The consciousness of His presence banishes all fear. ‘Be not afraid,’ follows ‘It is I.’ It is of no use to preach courage unless we preach Christ first. If we have not Him with us, we do well to fear: His presence is the only rational foundation for calm fearlessness. Only when the Lord of Hosts is with us, ought we not to fear, ‘though the waters roar . . . and be troubled.’ ‘Through the dear might of Him that walked the waves’ can we face all terrors, and feel no terror.

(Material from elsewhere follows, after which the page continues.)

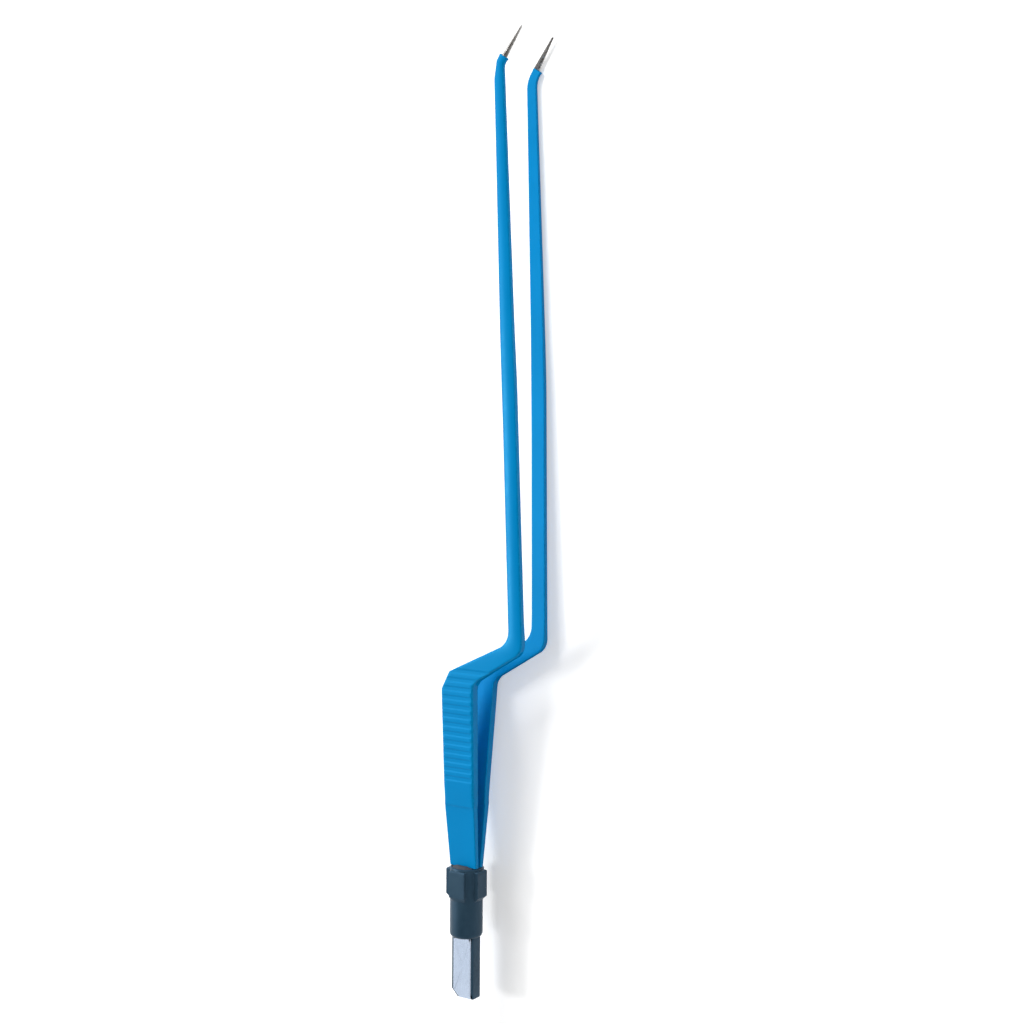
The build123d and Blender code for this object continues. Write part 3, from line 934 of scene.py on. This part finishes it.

The storm ceases as soon as Jesus is on board. John does not mention the cessation of the tempest, but tells us that they were immediately at the shore. It does not seem necessary to suppose another miracle, but only that the voyage ended very speedily. It is not always true that His presence is the end of dangers and difficulties, but the consciousness of His presence does hush the storm. The worst of trouble is gone when we know that He shares it; and though the long swell after the gale may last, it no longer threatens. Nor is it always true that His coming, and our consciousness that He has come, bring a speedy close to toils. We have to labour on, but in how different a mood these men would bend to their oars after they had Him on board! With Him beside us toil is sweet, burdens are lighter, and the road is shortened. Even with Him on board, life is a stormy voyage; but without Him, it ends in shipwreck. With Him, it may be long, but it will look all the shorter while it lasts, and when we land the rough weather will be remembered but as a transient squall. These wearied rowers, who had toiled all night, stepped on shore as the morning broke on the eastern bank. So we, if we have had Him for our shipmate, shall land on the eternal shore, and dry our wet garments in the sunshine, and all the stormy years that seemed so long shall be remembered but as a watch in the night.